Las enumeradas son algunas de las variables que deben ser incluidas en un serio discernimiento de la misión, en el que tanto la persona interesada, como la comunidad, el contexto pastoral y el entorno socio-cultural tendrán su aportación para hacer. Hoy el verdadero discernimiento exige hábitos de escucha multilaterales: a la Palabra que el Señor dirige en la lectura orante de la Biblia, a los “signos de los tiempos”, y sobre todo a las personas concretas que “advienen” a la vida, a las insinuaciones del entorno, y a los variados diálogos eclesiales. En este sentido, el discernimiento pastoral no tiene recetas únicas ni seguras.
Conclusión
Intenté delinear mis principales intuiciones con respecto a la vida consagrada y el cambio de época.

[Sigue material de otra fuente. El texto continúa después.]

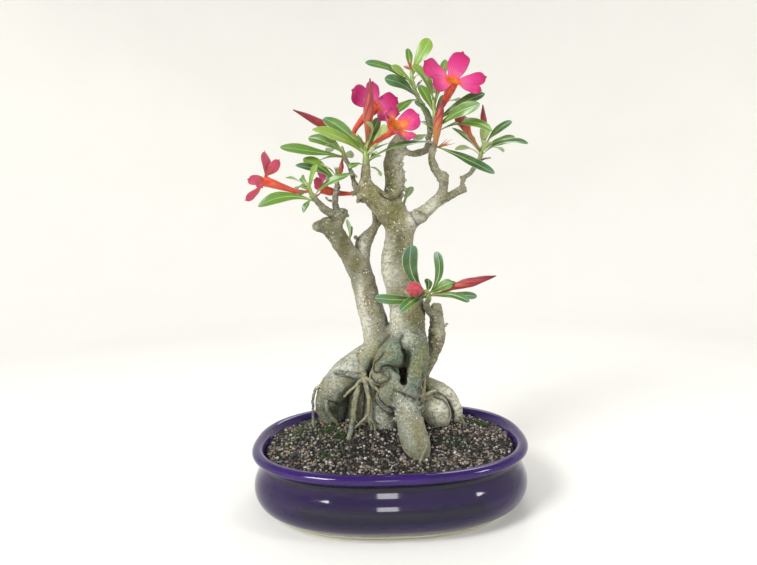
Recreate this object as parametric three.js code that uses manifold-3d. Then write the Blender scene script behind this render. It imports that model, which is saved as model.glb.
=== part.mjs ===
// Potted desert rose (adenium) grown as a bonsai in an oval glazed pot.
// Millimetres, +Z up. The origin is the middle of the pot's flat base.
import * as THREE from "three";
import Module from "manifold-3d";

const wasm = await Module();
wasm.setup();

// Pot: half axes of its rim, height, wall and the roundness of its oval
const rimHalfLength = 142;
const rimHalfWidth = 109;
const potHeight = 66;
const potWall = 9;
const floorThickness = 8;
const ovalPower = 2.4;
const ovalSides = 32;
const drainRadius = 6;
const drainSpacing = 96;
const drainSides = 8;
const cutReach = 5;

// Soil: its level at the wall and under the trunk, and the height of its lumps
const soilEdgeLevel = 58.5;
const soilCrownLevel = 63;
const soilFloorGap = 0.4;
const soilLump = 0.7;
const soilRings = 4;
const lumpWave = { x: 0.37, y: 0.21, crossX: 0.17, crossY: 0.43 };

// Clearance kept between two pieces that touch on the real plant
const seatGap = 0.32;

// Thickness of the living pieces
const leafThickness = 0.9;
const petalThickness = 0.8;
const tubeWall = 1.1;
const petalSink = 0.9;
const petalArch = -2.5;
const endDome = 0.3;
const throatSides = 10;
const tubeSides = 6;
const budSides = 7;
const stemSides = 6;
const leafInset = 0.8;

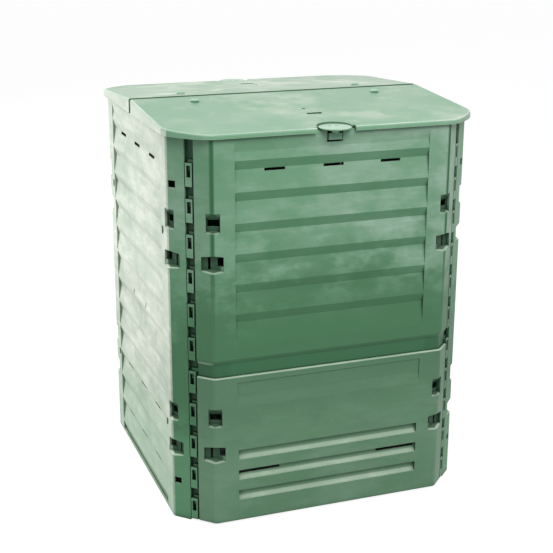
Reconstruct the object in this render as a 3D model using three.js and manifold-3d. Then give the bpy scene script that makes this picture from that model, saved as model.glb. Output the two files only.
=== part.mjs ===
// Thermal compost bin with a two-part lid: plug-together walls, lift-out flaps, ridge-hinged lid halves.
// Millimetres, +Z up. The origin is on the ground at the middle of the footprint and the front faces -Y.

import * as THREE from "three";
import { mergeVertices } from "three/addons/utils/BufferGeometryUtils.js";
import Module from "manifold-3d";

// Driving dimensions

const clearance = 0.3; // between pieces that seat on or in one another
const overrun = 2; // how far a cut runs past the face that it opens

const wall = {
  span: 780, // flat face to opposite flat face
  height: 986,
  sheet: 4,
  cornerLeg: 86, // of the cut corner
  edgeRadius: 10, // where the corner face meets the flat face
  edgeSteps: 1,
  topLedge: 14, // stiffening ledge turned inwards along the top
  topLedgeSheet: 4,
  footLedge: 14, // ledge turned inwards along the ground
  footLedgeSheet: 4,
  footRim: 6, // plain band under the boards of a side wall
};

const upperWall = {
  bandShow: 45, // from the top of the flap to the lip
  lipSlope: 13, // height of the slope under the lip
  plainMargin: 31, // above the lip, below the boards
  bandGap: 0.6, // between the band under the lip and the top edge of the flap
  overlap: 10, // how far it reaches down behind the flap
};

const flap = {
  foot: 5,
  top: 395,
  lipDepth: 6.4, // thickness of its turned top edge
  lipHeight: 6,
  lipBevel: 3,
  lift: 21.5, // that frees its hooks
  panelTop: 378, // shallow panel under the top edge
  panelFoot: 340,
  panelSlope: 28, // height of the slope below the panel
  panelHalf: 246,
  panelRecess: 2.4,
};

const board = {
  pitch: 74.6,
  ramp: 22, // height of the slope under each board
  recess: 7,
  halfWidth: 249,
  firstRamp: 59, // below the wall top
  rim: 16, // plain band above the boards
  endWeb: 3,
};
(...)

Las mismas tienen el valor de una síntesis más que el de un análisis riguroso. Es como una batería concatenada de observaciones propositivas que podrán dar pie a futuras profundizaciones. En el fondo de lo que se trata es de proponer una vida consagrada humanamente significativa, pastoralmente elocuente, místicamente anclada en el proceso pascual del cambio de época.